═════ Dataset section ═════

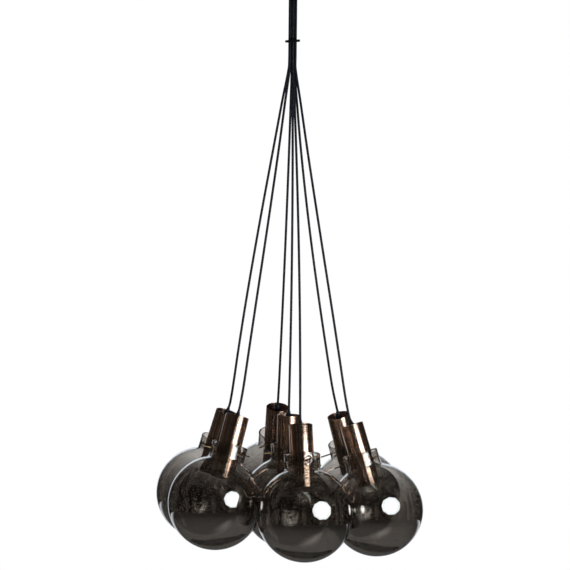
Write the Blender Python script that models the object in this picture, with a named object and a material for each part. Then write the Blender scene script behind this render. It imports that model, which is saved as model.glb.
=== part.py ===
# A cluster chandelier: seven smoked glass globes on copper tubes, each hung from its own cable.
# Metres, z up. The origin is the middle of the face that meets the ceiling, and the front is -y.
# A pendant's own frame has its origin at the globe's centre and its z axis up the copper tube.

import math

import bmesh
import bpy
from mathutils import Matrix
from mathutils import Vector

# Driving dimensions: the cluster
GLOBE_RADIUS = 0.100
GLOBE_GAP = 0.002
HANG_HEIGHT = 0.996
LEAN = math.radians(18.0)
FIRST_BEARING = math.radians(10.0)
SWING_LIMIT = math.radians(15.0)

# Driving dimensions: the glass
GLASS_WALL = 0.003
NECK_HEIGHT = 0.0345
NECK_SPACE = 0.010
HOLE_RADIUS = 0.004
PIN_LEVEL_SHARE = 0.5

# Driving dimensions: the copper tube and what it holds
TUBE_RADIUS = 0.025
TUBE_WALL = 0.0012
TUBE_LENGTH = 0.1355
TUBE_ABOVE_PINS = 0.080
BRIDGE_DEPTH = 0.030
BRIDGE_THICKNESS = 0.002
GRIP_RADIUS = 0.0072
GRIP_LIP = 0.0008
GRIP_RISE = 0.0095
NIPPLE_RADIUS = 0.005
NIPPLE_LENGTH = 0.006
HOLDER_RADIUS = 0.017
HOLDER_WALL = 0.0036
HOLDER_LENGTH = 0.048
HOLDER_CROWN = 0.010
CAP_DEPTH = 0.024
BULB_NECK = 0.006
BULB_SPACE = 0.003
BULB_RIM = 0.008
BULB_DOME = 0.004
BULB_RECESS = 0.005
CARRIER_HEIGHT = 0.008
CARRIER_SPACE = 0.001
PIN_RADIUS = 0.0015
PIN_REACH = 0.024
SHORT_PIN_REACH = 0.002
PIN_COUNT = 3

# Driving dimensions: the cables and the disc that gathers them
CABLE_RADIUS = 0.0026
CABLE_SPACING = 0.0018
STRAIGHT_END = 0.012
PIVOT_DROP = 0.035
DISC_MARGIN = 0.0059
DISC_THICKNESS = 0.0039
DISC_DROP = 0.150

# Driving dimensions: the ceiling fitting
CANOPY_RADIUS = 0.060
CANOPY_HEIGHT = 0.040
CANOPY_WALL = 0.0015
CANOPY_EDGE = 0.004
SHADOW_GAP = 0.0005
BAR_WIDTH = 0.020
BAR_THICKNESS = 0.003
BAR_END_SPACE = 0.0025
TAB_DROP = 0.019
TAB_WIDTH = 0.016
SCREW_RADIUS = 0.002
SCREW_DROP = 0.014
SCREW_HEAD_RADIUS = 0.0035
SCREW_HEAD_LENGTH = 0.0025
CEILING_SCREW_RADIUS = 0.0025
CEILING_SCREW_SPACING = 0.070
BLOCK_LENGTH = 0.044
BLOCK_MARGIN = 0.0034
BLOCK_HEIGHT = 0.013
BUSH_WALL = 0.0044
BUSH_FLANGE = 0.0045
BUSH_FLANGE_HEIGHT = 0.004
BUSH_BELOW = 0.010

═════

→ **What is expected**: Give the complete listing a second time, exactly as it reads.

→ **Output of the task**:
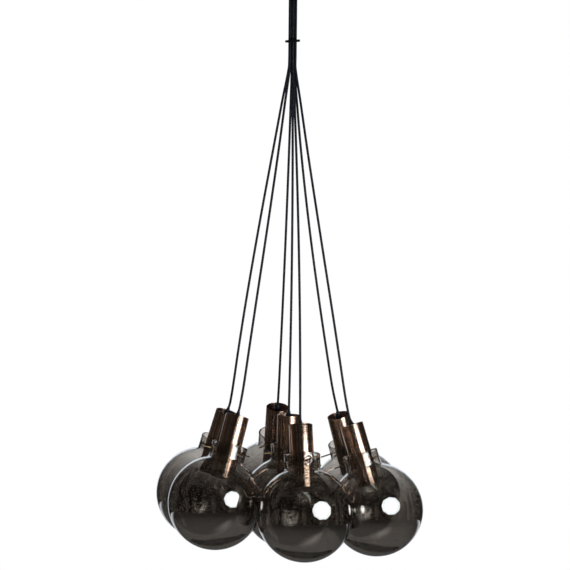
Write the Blender Python script that models the object in this picture, with a named object and a material for each part. Then write the Blender scene script behind this render. It imports that model, which is saved as model.glb.
=== part.py ===
# A cluster chandelier: seven smoked glass globes on copper tubes, each hung from its own cable.
# Metres, z up. The origin is the middle of the face that meets the ceiling, and the front is -y.
# A pendant's own frame has its origin at the globe's centre and its z axis up the copper tube.

import math

import bmesh
import bpy
from mathutils import Matrix
from mathutils import Vector

# Driving dimensions: the cluster
GLOBE_RADIUS = 0.100
GLOBE_GAP = 0.002
HANG_HEIGHT = 0.996
LEAN = math.radians(18.0)
FIRST_BEARING = math.radians(10.0)
SWING_LIMIT = math.radians(15.0)

# Driving dimensions: the glass
GLASS_WALL = 0.003
NECK_HEIGHT = 0.0345
NECK_SPACE = 0.010
HOLE_RADIUS = 0.004
PIN_LEVEL_SHARE = 0.5

# Driving dimensions: the copper tube and what it holds
TUBE_RADIUS = 0.025
TUBE_WALL = 0.0012
TUBE_LENGTH = 0.1355
TUBE_ABOVE_PINS = 0.080
BRIDGE_DEPTH = 0.030
BRIDGE_THICKNESS = 0.002
GRIP_RADIUS = 0.0072
GRIP_LIP = 0.0008
GRIP_RISE = 0.0095
NIPPLE_RADIUS = 0.005
NIPPLE_LENGTH = 0.006
HOLDER_RADIUS = 0.017
HOLDER_WALL = 0.0036
HOLDER_LENGTH = 0.048
HOLDER_CROWN = 0.010
CAP_DEPTH = 0.024
BULB_NECK = 0.006
BULB_SPACE = 0.003
BULB_RIM = 0.008
BULB_DOME = 0.004
BULB_RECESS = 0.005
CARRIER_HEIGHT = 0.008
CARRIER_SPACE = 0.001
PIN_RADIUS = 0.0015
PIN_REACH = 0.024
SHORT_PIN_REACH = 0.002
PIN_COUNT = 3

# Driving dimensions: the cables and the disc that gathers them
CABLE_RADIUS = 0.0026
CABLE_SPACING = 0.0018
STRAIGHT_END = 0.012
PIVOT_DROP = 0.035
DISC_MARGIN = 0.0059
DISC_THICKNESS = 0.0039
DISC_DROP = 0.150

# Driving dimensions: the ceiling fitting
CANOPY_RADIUS = 0.060
CANOPY_HEIGHT = 0.040
CANOPY_WALL = 0.0015
CANOPY_EDGE = 0.004
SHADOW_GAP = 0.0005
BAR_WIDTH = 0.020
BAR_THICKNESS = 0.003
BAR_END_SPACE = 0.0025
TAB_DROP = 0.019
TAB_WIDTH = 0.016
SCREW_RADIUS = 0.002
SCREW_DROP = 0.014
SCREW_HEAD_RADIUS = 0.0035
SCREW_HEAD_LENGTH = 0.0025
CEILING_SCREW_RADIUS = 0.0025
CEILING_SCREW_SPACING = 0.070
BLOCK_LENGTH = 0.044
BLOCK_MARGIN = 0.0034
BLOCK_HEIGHT = 0.013
BUSH_WALL = 0.0044
BUSH_FLANGE = 0.0045
BUSH_FLANGE_HEIGHT = 0.004
BUSH_BELOW = 0.010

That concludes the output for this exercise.